Full Guide: Core Competencies of Business Agility in SAFe
What is Business Agility?
In the digital age, every business is a software business. Business Agility is the ability to compete and thrive in the digital age by quickly responding to market changes and emerging opportunities with innovative, digitally-enabled business solutions. It requires that everyone involved in delivering solutions—business and technology leaders, development, IT operations, legal, marketing, finance, support, compliance, and security—use Lean and Agile practices to continually deliver innovative, high-quality products and services faster than the competition.
Why is it Important?
Without Business Agility, enterprises struggle to adapt to the volatile, uncertain, complex, and ambiguous (VUCA) nature of the modern market. Traditional, hierarchical organizational structures are often too slow to react. The Scaled Agile Framework (SAFe) provides a dual operating system—stability through hierarchy and speed through a value stream network—empowered by the Seven Core Competencies of Business Agility.
The Seven Core Competencies
To achieve Business Agility, an organization must master the following seven competencies:
1. Lean-Agile Leadership: This explains how leaders drive and sustain organizational change and operational excellence by empowering individuals and teams to reach their highest potential. They do this by leading by example, adopting a Lean-Agile mindset, and leading the change.

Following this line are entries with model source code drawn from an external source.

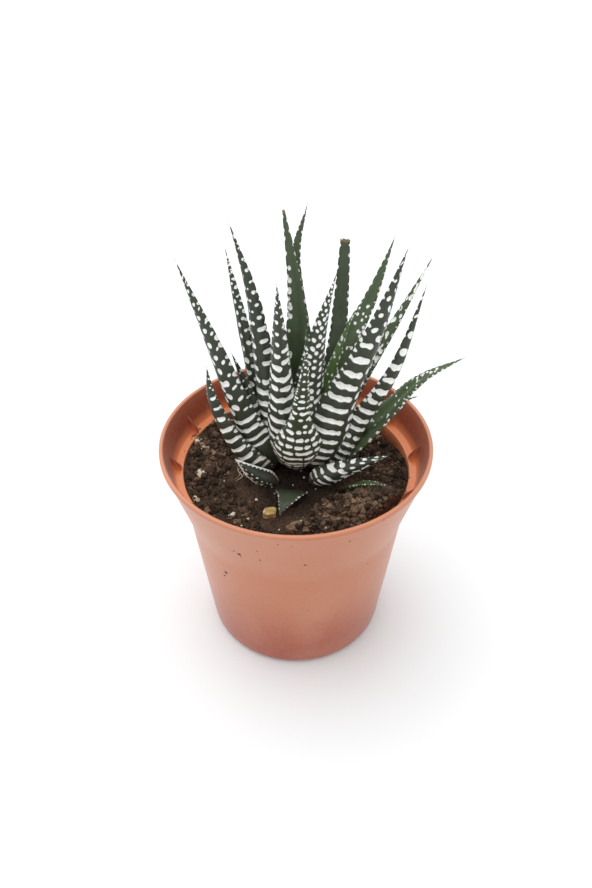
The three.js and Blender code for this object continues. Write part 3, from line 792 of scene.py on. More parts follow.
LEAF_MARKS = {
    "leaf_left_tall": {"first": 13.0, "gap": (2.9, 4.0), "bold": 0.5, "banded": 0.36,
                       "rows": ((-0.66, 1.1), (0.62, 0.8), (-0.05, 0.6)), "bead": 1.0, "teeth": 0.7,
                       "tooth_gap": 3.4},
    "leaf_centre_slim": {"gap": (2.7, 4.0), "bold": 0.5, "banded": 0.48, "rows": ((-0.3, 1.0), (0.7, 0.85)),
                         "bead": 1.0, "bow": 0.3},
    "leaf_centre_dotted": {"gap": (2.5, 3.1), "banded": 0.10, "rows": ((-0.5, 0.95), (0.0, 1.0), (0.55, 0.9)),
                           "bead": 0.95},
    "leaf_young_right": {"gap": (2.4, 3.6), "banded": 0.1, "bead": 0.5, "tone": 0.75, "specks": 16},
    "leaf_young_centre": {"gap": (2.4, 3.6), "banded": 0.1, "bead": 0.5, "tone": 0.85, "specks": 14},
    "leaf_back_tall": {"hollow": 0.10, "teeth": 0.62, "tooth_gap": 3.3, "dry": 0.9, "tone": 0.05,
                       "specks": 22, "speck": (0.45, 0.85), "field": (0.1, 0.78, 0.42, 0.9)},
    "leaf_back_broken": {"teeth": 0.55, "tooth_gap": 3.1, "dry": 0.7, "tone": 0.0, "shade": 0.6},
    "leaf_right_banded": {"first": 5.0, "gap": (3.1, 5.0), "bold": 0.47, "banded": 0.58,
                          "rows": ((-0.35, 1.0), (0.5, 1.0)), "bead": 1.05, "bow": -1.6, "dash": 0.05,
                          "split": 0.42},
    "leaf_right_channelled": {"hollow": 0.10, "teeth": 0.62, "tooth_gap": 3.0, "tone": 0.13, "specks": 46,
                              "speck": (0.25, 0.6), "field": (0.08, 0.62, -0.85, 0.85)},
    "leaf_right_far": {"teeth": 0.75, "tooth_gap": 2.6, "tone": 0.05, "specks": 44, "speck": (0.4, 0.8),
                       "field": (0.1, 0.93, -0.85, 0.85)},
    "leaf_back_curved": {"teeth": 0.4, "tone": 0.02},
    "leaf_left_second": {"first": 12.0, "gap": (2.5, 3.5), "banded": 0.25,
                         "rows": ((-0.55, 0.9), (0.1, 1.0), (0.68, 0.7)), "bead": 0.85, "teeth": 0.55},
    "leaf_right_outer": {"first": 6.0, "gap": (3.0, 4.6), "bold": 0.5, "banded": 0.86, "rows": ((0.0, 1.0),),
                         "bead": 0.9, "bow": -0.5, "dash": 0.12},
    "leaf_front": {"first": 1.6, "gap": (1.75, 3.4), "bold": 0.56, "banded": 0.46,
                   "rows": ((0.0, 1.15), (-0.82, 0.7), (0.84, 0.7)), "bead": 0.85, "bow": -0.8, "dash": 0.0,
                   "partings": (-0.62, -0.24, 0.26, 0.64), "tone": 0.10},
    "leaf_left_outer": {"first": 17.0, "gap": (3.1, 4.0), "bold": 0.44, "banded": 0.36,
                        "rows": ((-0.5, 1.0), (0.06, 1.0), (0.66, 0.5)), "bead": 1.0, "bow": 1.2},
    "leaf_left_third": {"first": 12.0, "gap": (2.6, 3.2), "banded": 0.5, "rows": ((-0.5, 0.8), (0.4, 0.8)),
                        "bead": 0.55, "bow": 1.0},
    "leaf_left_short": {"first": 5.0, "gap": (2.9, 3.8), "bold": 0.42, "banded": 0.62, "rows": ((0.45, 1.0),),
                        "bead": 0.75, "teeth": 0.6, "tooth_gap": 2.3, "dash": 0.45},
    "leaf_right_low": {"hollow": 0.10, "teeth": 0.55, "tooth_gap": 2.4, "specks": 34, "tone": 0.2,
                       "dry": 0.4},
    "leaf_right_spur": {"gap": (1.6, 2.4), "bead": 0.4, "teeth": 0.3},
    "leaf_old_left": {"gap": (1.7, 1.9), "banded": 0.0, "rows": ((-0.62, 1.2), (-0.15, 0.8)), "bead": 0.48,
                      "teeth": 0.25, "tooth_gap": 1.3, "piping": 0.62, "shade": 0.0},
    "leaf_old_right": {"first": 2.5, "gap": (2.7, 2.7), "bold": 0.46, "banded": 0.42, "slant": 1.6,
                       "rows": ((-0.72, 1.15), (0.0, 0.95), (0.72, 0.85)), "bead": 0.78, "bow": 0.4,
                       "dash": 0.0, "partings": (-0.35,), "teeth": 0.4, "tooth_gap": 1.9, "shade": 0.0},
    "leaf_old_front": {"banded": 0.0, "rows": (), "teeth": 0.34, "tooth_gap": 1.5, "shade": 0.25},
    "leaf_old_hidden": {"gap": (1.4, 1.6), "banded": 0.0, "bead": 0.5, "teeth": 0.3, "tooth_gap": 1.1,
                        "shade": 0.0, "tone": 0.3},
}
RIDGE_LIFT = 0.38        # height of a full band or bead over the skin, in mm
OUTER_STEPS = 64         # points over the banded face of a ring
INNER_STEPS = 36         # points over the plain face
RING_SPACING = 0.34      # mm between rings
ROOT_ROUND = 0.06        # share of the length over which the root end is rounded


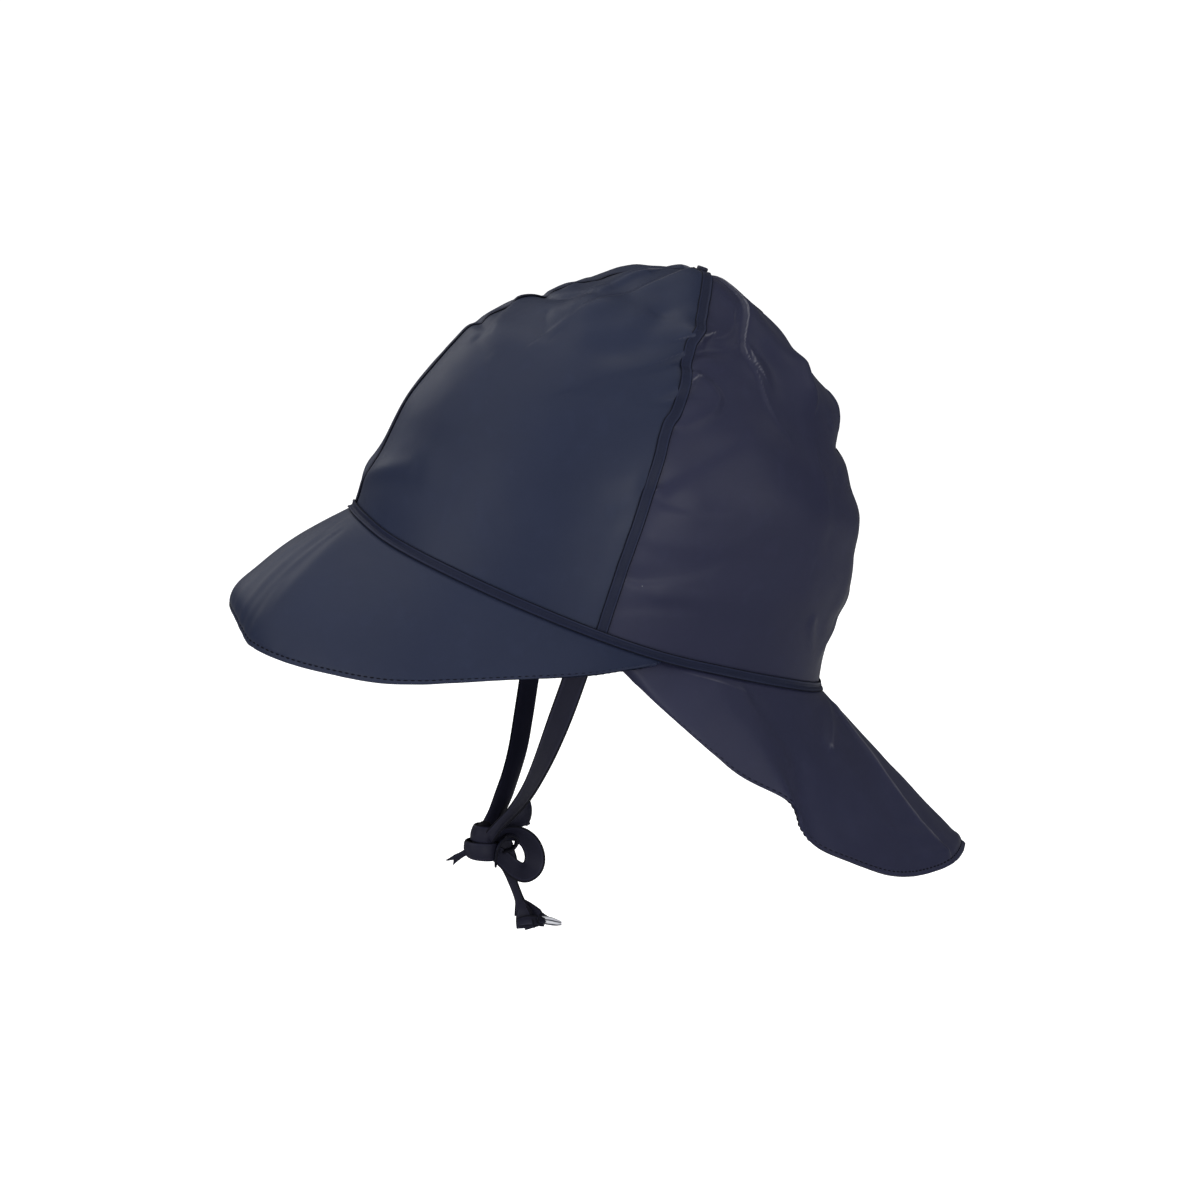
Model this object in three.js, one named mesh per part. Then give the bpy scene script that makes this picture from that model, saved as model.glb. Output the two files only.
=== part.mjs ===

2. Team and Technical Agility: This competency describes the critical skills and Lean-Agile principles that high-performing Agile teams and Teams of Teams (Agile Release trains) use to create high-quality solutions for their customers. It focuses on Agile Teams, Built-in Quality, and Team of Teams.
3. Agile Product Delivery: This is a customer-centric approach to defining, building, and releasing a continuous flow of valuable products and services to customers and users. Key dimensions include Customer Centricity and Design Thinking, Developing on Cadence/Releasing on Demand, and DevOps.
4. Enterprise Solution Delivery: This describes how to apply Lean-Agile principles and practices to the specification, development, deployment, operation, and evolution of the world’s largest and most sophisticated software applications, networks, and cyber-physical systems. It involves Solution Trains and coordinating suppliers.
5. Lean Portfolio Management (LPM): LPM aligns strategy and execution by applying Lean and systems thinking approaches to strategy and investment funding, Agile portfolio operations, and Lean governance.
6. Organizational Agility: This describes how Lean-thinking people and Agile teams optimize their business processes, evolve strategy with clear and decisive new commitments, and quickly adapt the organization as needed to capitalize on new opportunities.
7. Continuous Learning Culture: This describes a set of values and practices that encourage individuals—and the enterprise as a whole—to continually increase knowledge, competence, performance, and innovation. It involves becoming a learning organization, relentless improvement, and innovation culture.
How to Answer Questions Regarding Core Competencies in an Exam
When answering questions about Business Agility on the SAFe Agilist (Leading SAFe) exam, you must identify which specific competency solves the problem presented in the scenario.
Exam Tips: Answering Questions on Core Competencies of Business Agility
1. Look for Keywords:
If the question mentions strategy, funding, or budgets, the answer is likely Lean Portfolio Management.
If the question mentions CI/CD, DevOps, or Customer Centricity, the answer is usually Agile Product Delivery.
If the question mentions large cyber-physical systems or suppliers, look for Enterprise Solution Delivery.
If the question is about code quality, Test-Driven Development (TDD), or Scrum/Kanban skills, select Team and Technical Agility.
2. Customer is the Center:
Remember that in the SAFe configurations, the Customer is placed at the very center of the seven competencies. Questions asking 'Who determines value?' or 'Who is the center of business agility?' always point to the Customer.
3. Distinguish Leadership from Culture:
Confusing 'Lean-Agile Leadership' with 'Continuous Learning Culture' is common. Use this rule: If the question asks about the behavior of executives (leading by example, mindset), it is Leadership. If it asks about the organization's ability to innovate and improve, it is Culture.
4. Measure and Grow:
Be aware that organizations measure their proficiency in these competencies using the Business Agility Assessment to determine where to focus their transformation efforts.